The report said that countries such as the United States and India added record amounts of their solar capacities. India was ranked third in total addition of solar capacity after China and the United States. The report added that India’s on-grid solar systems have an estimated 1,37,000 jobs, while the off-grid systems have around 80,600 jobs.
Abhishek Jain, Fellow and Director (Powering Livelihoods) at the Council on Energy, Environment and Water, a Delhi-based public policy think tank, speaking about the benefits of decentralised renewable energy in boosting livelihood opportunities in rural areas, said, “Among all other sectors of clean energy, DRE is creating many more jobs. It allows much more opportunity to include more jobs with per megawatt addition to renewable energy. It also has the additional benefits of increasing livelihood opportunities and thus acts as a catalyst in creating green jobs and green livelihoods.”

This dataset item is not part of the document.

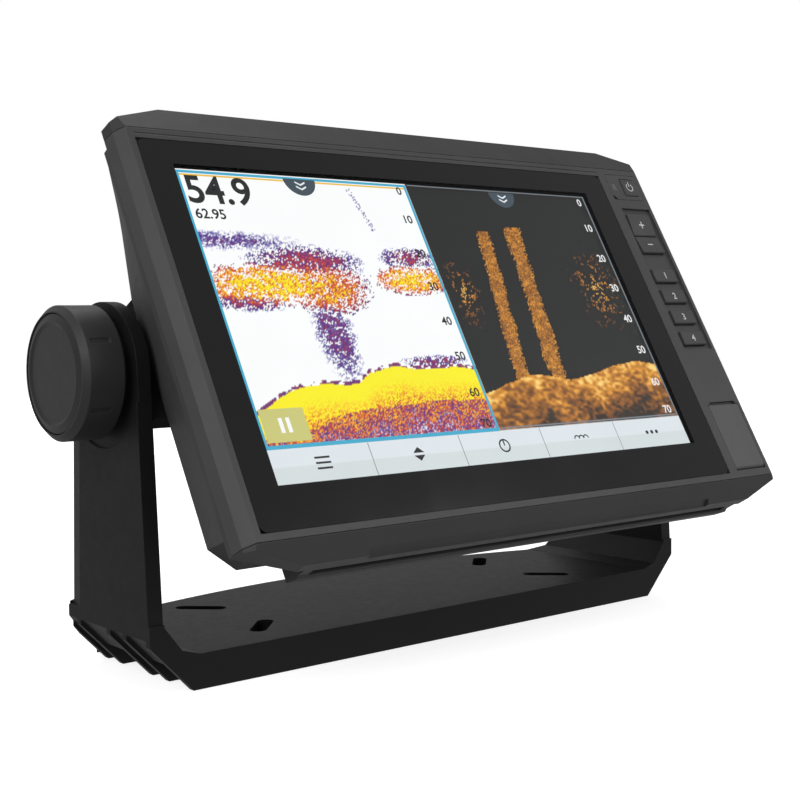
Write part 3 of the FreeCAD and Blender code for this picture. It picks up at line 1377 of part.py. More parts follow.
def rear_housing(shop):
    """The hollow rear case: a straight rim, a tapered part, and a block that the cradle holds."""
    body = shop.body("rear_housing")
    rim, waist, block, rear = housing_outlines("0")
    front = "seam_y + gasket_thick"
    square = octagon("gasket_outer", "face_low + 0.3", "face_high - 0.3", "0.6")
    shop.add(body, "XZ_Plane", [square], front, "rim_back_y")
    shop.loft(body, "XZ_Plane", rim, "rim_back_y", waist, "waist_y")
    shop.loft(body, "XZ_Plane", block, "waist_y", rear, "block_back_y")
    rim, waist, block, rear = housing_outlines("housing_wall")
    shop.cut(body, "XZ_Plane", [rim], f"{front} - 1", "rim_back_y")
    throat, floor = "waist_y - housing_wall", "block_back_y - housing_wall"
    shop.loft(body, "XZ_Plane", rim, "rim_back_y", waist, throat, hollow=True)
    shop.loft(body, "XZ_Plane", block, throat, rear, floor, hollow=True)
    housing_bosses(shop, body)
    housing_openings(shop, body)
    return body


def board_edges():
    """Half width, bottom and top of the main board, which follows the rear block."""
    return "block_half - board_margin", "block_low + board_rise", "block_high - board_margin"


def board_posts(radius):
    """Circles at the four board posts, near the board's corners."""
    half, low, high = board_edges()
    return [(f"{side} * ({half} - post_side)", height, radius)
            for side in (-1, 1) for height in (f"{low} + post_rise", f"{high} - post_drop")]


def housing_bosses(shop, body):
    """Long bosses for the case screws, posts for the main board, and the antenna shelf."""
    tubes = [(x, z, "case_boss") for x, z in case_screw_spots()]
    shop.add(body, "XZ_Plane", tubes, "seam_y + gasket_thick", "waist_y - 1")
    posts = board_posts("post_radius")
    shop.add(body, "XZ_Plane", posts, "board_y + board_thick", "block_back_y - 1")
    bar = box("-bar_half", "bar_half", "block_low", "bead_z + bead_radius + 3")
    shop.add(body, "XZ_Plane", [bar], "waist_y - 1", "bead_y + bead_radius + 3")
    shelf = box("-antenna_shelf_half", "antenna_shelf_half", "shelf_z", "shelf_z + shelf_thick")
    shop.add(body, "XZ_Plane", [shelf], "antenna_front", "waist_y - 1")


def housing_openings(shop, body):
    """Screw bores and head wells, socket holes, the bead groove and the latch notch."""
    bores = [(x, z, "case_screw_radius + 0.1") for x, z in case_screw_spots()]
    shop.cut(body, "XZ_Plane", bores, "seam_y", "waist_y + 1")
    wells = [(x, z, "case_screw_head + 0.2") for x, z in case_screw_spots()]
    shop.cut(body, "XZ_Plane", wells, "waist_y - case_head_deep", "waist_y + 1")
    posts = board_posts("board_screw_radius")
    shop.cut(body, "XZ_Plane", posts, "board_y", "board_y + board_thick + board_screw_deep + 0.5")
    sockets = [(f"{step} * socket_pitch", "socket_z", "socket_radius") for step in (-1, 0, 1)]
    shop.cut(body, "XZ_Plane", sockets, "block_back_y - housing_wall - 1", "block_back_y + 1")
    gap = "bead_gap"
    groove = [("bead_y", "bead_z", f"bead_radius + {gap}")]
    shop.cut(body, "YZ_Plane", groove, "-(bead_half + 0.5)", "bead_half + 0.5")
    mouth = [
        ("bead_y - bead_radius - 0.9", "block_low - 1"),
        ("bead_y + bead_radius + 0.9", "block_low - 1"),
        ("bead_y + bead_neck + 0.5", "bead_z"),
        ("bead_y - bead_neck - 0.5", "bead_z"),
    ]
    shop.cut(body, "YZ_Plane", [mouth], "-(bead_half + 0.5)", "bead_half + 0.5")
    tip = "block_high - tooth_deep - tooth_gap"
    notch = [
        ("tooth_front - tooth_gap", "block_high + 1"),
        ("tooth_front - tooth_gap", tip),
        ("tooth_rear - tooth_deep", tip),
        ("tooth_rear + tooth_gap + 1", "block_high + 1"),
    ]
    shop.cut(body, "YZ_Plane", [notch], "-(lever_half + tooth_gap)", "lever_half + tooth_gap")


def case_screws(shop):
    """The eight screws from the rear housing into the bezel."""
    solids = []
    for x, z in case_screw_spots():
        place = shop.vector(x, "waist_y - case_head_deep", z)
        length = shop.size("waist_y - case_head_deep - case_screw_tip")
        solids.append(screw(shop, place, shop.size("case_screw_radius"),
                            shop.size("case_screw_head"), length, shop.size("case_head_deep")))
    return shop.compound("case_screws", solids)


def main_board(shop):
    """The main circuit board with its four screw holes."""
    body = shop.body("main_board")
    outline = octagon(*board_edges(), "board_corner")
    holes = board_posts("board_screw_radius + 0.2")
    shop.add(body, "XZ_Plane", [outline, *holes], "board_y", "board_y + board_thick")
    return body


def board_screws(shop):
    """The four screws that hold the main board to its posts, put in from the front."""
    solids = []
    for across, height, radius in board_posts("board_screw_radius"):
        place = shop.vector(across, "board_y", height)
        back = FreeCAD.Vector(0, 1, 0)
        length = shop.size("board_thick + board_screw_deep")
        shank = Part.makeCylinder(shop.size(radius), length, place, back)
        head = Part.makeCylinder(shop.size("board_screw_head"),
                                 shop.size("board_head_tall"), place, back * -1)
        solids.append(shank.fuse(head).removeSplitter())
    return shop.compound("board_screws", solids)


def shield_can(shop):
    """The pressed metal can over the radio and sonar circuits."""
    body = shop.body("shield_can")
    front, back = "board_y - can_tall", "board_y"
    shop.add(body, "XZ_Plane", [box("can_left", "can_right", "can_low", "can_high")], front, back)
    inside = box("can_left + can_wall", "can_right - can_wall",
                 "can_low + can_wall", "can_high - can_wall")
    shop.cut(body, "XZ_Plane", [inside], f"{front} + can_wall", f"{back} + 1")
    return body


def heat_spreader(shop):
    """The aluminium plate in front of the main board, standing on four legs."""
    body = shop.body("heat_spreader")
    outline = box("-spreader_half", "spreader_half", "spreader_low", "spreader_high")
    back = "spreader_y + spreader_thick"
    shop.add(body, "XZ_Plane", [outline], "spreader_y", back)
    legs = [(f"{side} * (spreader_leg + 4)", height, "spreader_leg_radius")
            for side in (-1, 1) for height in ("spreader_low + 4", "spreader_high - 4")]
    shop.add(body, "XZ_Plane", legs, f"{back} - 1", "board_y")
    return body


def antenna(shop):
    """The ceramic position antenna on its shelf under the top of the case."""
    body = shop.body("position_antenna")
    outline = box("-antenna_half", "antenna_half", "shelf_z + shelf_thick",
                  "shelf_z + shelf_thick + antenna_thick")
    shop.add(body, "XZ_Plane", [outline], "antenna_front", "antenna_back")
    return body


def socket(shop, label, step):
    """A round plug socket: a collar on the board and a tube through the back of the case."""
    body = shop.body(label)
    middle = f"{step} * socket_pitch"
    collar = (middle, "socket_z", "socket_collar")
    shop.add(body, "XZ_Plane", [collar], "board_y + board_thick", "block_back_y - housing_wall")
    tube = (middle, "socket_z", "socket_radius")
    shop.add(body, "XZ_Plane", [tube], "block_back_y - housing_wall - 1", "socket_end")
    bore = (middle, "socket_z", "socket_radius - socket_wall")
    shop.cut(body, "XZ_Plane", [bore], "socket_floor", "socket_end + 1")
    pins = [(x, z, "contact_radius") for x, z in contact_spots(step)]
    shop.cut(body, "XZ_Plane", pins, "socket_floor - contact_tail", "socket_floor + 1")
    return body


def contact_spots(step):
    """The ring of contacts in one socket."""
    spots = []
    for number in range(4):
        angle = math.pi / 4 + number * math.pi / 2
        spots.append((f"{step} * socket_pitch + contact_ring * {math.cos(angle):.6f}",
                      f"socket_z + contact_ring * {math.sin(angle):.6f}"))
    return spots


def socket_contacts(shop):
    """The brass contact pins of the three sockets."""
    solids = []
    length = shop.size("contact_end - socket_floor + contact_tail")
    for step in (-1, 0, 1):
        for x, z in contact_spots(step):
            start = shop.vector(x, "socket_floor - contact_tail", z)
            solids.append(Part.makeCylinder(shop.size("contact_radius"), length, start,
                                            FreeCAD.Vector(0, 1, 0)))
    return shop.compound("socket_contacts", solids)


# the whole part

def build(shop):
    """Every sub-part, from the bracket to the innermost board."""
    bail_bracket(shop)
    for name, side in (("left", -1), ("right", 1)):
        knob(shop, name, side)
        knob_cap(shop, name, side)
        knob_stud(shop, name, side)
        knob_washer(shop, name, side)
    cradle_frame(shop)
    ear_inserts(shop)
    pivot_pads(shop)
    release_lever(shop)
    lever_pin(shop)
    lever_spring(shop)
    connector_lock(shop)
    lock_screws(shop)
    front_bezel(shop)
    top_trim(shop)
    bottom_trim(shop)
    cover_glass(shop)
    display_stack(shop)
    keys(shop)
    power_panel(shop)
    light_sensor_window(shop)
    key_mat(shop)
    key_board(shop)
    card_door(shop)
    card_door_pin(shop)
    card_door_seal(shop)
    card_reader(shop)
    gasket(shop)
    rear_housing(shop)
    case_screws(shop)
    main_board(shop)
    board_screws(shop)
    shield_can(shop)
    heat_spreader(shop)
    antenna(shop)
    for label, step in (("power_socket", -1), ("transducer_socket", 0), ("network_socket", 1)):
        socket(shop, label, step)
    socket_contacts(shop)


def check(doc, pieces):
    """Stops if any object failed or any sub-part isn't a valid solid."""
    for item in doc.Objects:
        if "Invalid" in item.State or "Error" in item.State:
            raise RuntimeError(f"{item.Label} is {item.State}")
    for piece in pieces:
        shape = piece.Shape
        if shape.isNull() or not shape.isValid() or not shape.Solids:
            raise RuntimeError(f"{piece.Label} isn't a valid solid")


def main():
    doc = FreeCAD.newDocument("FishFinder")
    shop = Workshop(doc, make_sheet(doc))
    build(shop)
    doc.recompute()
    check(doc, shop.pieces)
    os.makedirs("parts", exist_ok=True)
    for piece in shop.pieces:
        piece.Shape.exportStep(os.path.join("parts", f"{piece.Label}.step"))
        count = len(piece.Shape.Solids)
        print(f"{piece.Label}: {count} solid(s), {piece.Shape.Volume:.1f} cubic mm")


main()
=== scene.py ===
import bpy
import json
import math
import numpy as np
from mathutils import Matrix, Vector


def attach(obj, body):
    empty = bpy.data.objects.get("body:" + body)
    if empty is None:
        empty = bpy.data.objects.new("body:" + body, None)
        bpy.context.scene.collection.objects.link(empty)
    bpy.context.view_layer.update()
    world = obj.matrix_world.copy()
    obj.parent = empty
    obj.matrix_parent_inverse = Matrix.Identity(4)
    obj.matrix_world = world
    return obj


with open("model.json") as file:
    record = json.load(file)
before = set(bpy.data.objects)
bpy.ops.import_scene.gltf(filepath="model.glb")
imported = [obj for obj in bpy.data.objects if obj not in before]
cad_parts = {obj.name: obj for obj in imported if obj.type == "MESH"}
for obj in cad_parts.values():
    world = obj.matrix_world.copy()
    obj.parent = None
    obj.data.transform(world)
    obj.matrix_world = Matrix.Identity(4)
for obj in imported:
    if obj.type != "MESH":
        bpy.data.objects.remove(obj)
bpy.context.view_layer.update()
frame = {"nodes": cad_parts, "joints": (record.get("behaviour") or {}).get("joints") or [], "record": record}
record = frame["record"]
nodes = frame["nodes"]
print("frame loaded:", len(nodes), "nodes")

mm = 0.001
joints = {joint["name"]: joint for joint in frame["joints"]}
pivot = np.array(joints["cradle_tilt"]["pos_m"])         # the tilt axis, origin of the leaning frame
backward = np.array(joints["power_key_press"]["axis"])   # leaning +Y, the way a key is pressed
sideways = np.array((1.0, 0.0, 0.0))
upward = np.cross(sideways, backward)                    # leaning +Z, up along the screen
leaning = np.array((sideways, backward, upward))
lean = math.atan2(backward[2], backward[1])              # turn of the leaning frame about X


def localPoints(name):
    # Points of a CAD node in the leaning frame, in millimetres.
    mesh = nodes[name].data
    points = np.empty(len(mesh.vertices) * 3)
    mesh.vertices.foreach_get("co", points)
    return (points.reshape(-1, 3) - pivot) @ leaning.T / mm


def corners(local):
    return local.min(axis=0), local.max(axis=0)


def toFrame(points):
    # Leaning-frame millimetres to the row frame in metres.
    return pivot + np.asarray(points, float) * mm @ leaning


def linear(red, green, blue):
    # A screen colour of 0 to 255 as linear light.
    tones = np.array((red, green, blue)) / 255.0
    return np.where(tones <= 0.04045, tones / 12.92, ((tones + 0.055) / 1.055) ** 2.4)


def addNode(tree, kind, values=(), **settings):
    # A shader node with its settings and the values of its sockets.
    node = tree.nodes.new(kind)
    for key, value in settings.items():
        setattr(node, key, value)
    for key, value in values:
        node.inputs[key].default_value = value
    return node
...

He told Mongabay-India, “CEEW estimates claim that if India achieves its target of 500 GW [gigawatt] of clean energy by 2030, around 3.5 million jobs will be created and majority of them would be in the rooftop solar systems, which is a part of DRE. But if we see the augmentation of livelihood opportunities, DRE can actually augment around 25 million livelihoods by 2030. This is the kind of phenomenon potential the sector has.”
According to the Powering Jobs report by Power For All, among the five countries surveyed, India had the lowest participation of women in the workforce in the DRE sector. In India, the total share of women working in the DRE sector was 20 percent in 2021, a drop from 23 percent in 2019.
The participation rate also differs in different segments of decentralised solar systems, noted the report. The share of semi-skilled women is highest in mini-grid systems while the commercial and industrial setups have the highest number of skilled women in the workforce.
The report also talked about the a significant pay discrepancy between men and women employees in the sector. According to the results of the report, “Women in the DRE sector earn only 80% of what their male counterparts earn. The highest pay gap exists for top management staff at 60%, while unskilled women DRE workers in India have the lowest pay gap at 96% of the male wage. India has one of the widest gender pay gaps in the world.”
“There is no dearth of women with acumen and talent to perform well in the DRE sector. We need to look at the existing institutions in rural areas, be it rural livelihood agencies or Self Help Groups which need to be mobilised for training and skill development of the women workforce there. This can facilitate the scaling up of business opportunities for them. We also need to see the flexibility and kind of support they require to thrive in this sector,” said Surabhi Rajagopal, Senior Program Manager, SELCO Foundation.
Upendra Bhatt, CEO, co-founder of cKinetics, a sustainability and capital advisory firm. He said that decentralised renewable energy solutions in fact have the potential to create more jobs in rural areas and can actually work towards reversing migration.
“DRE is actually a spectrum of solutions. We often see migration of communities from rural areas to urban areas. DRE with its potential can help in reversing the migration. We just need right policy thrust and a market direction clarity to meet our targets to expand the success of the technology in India.”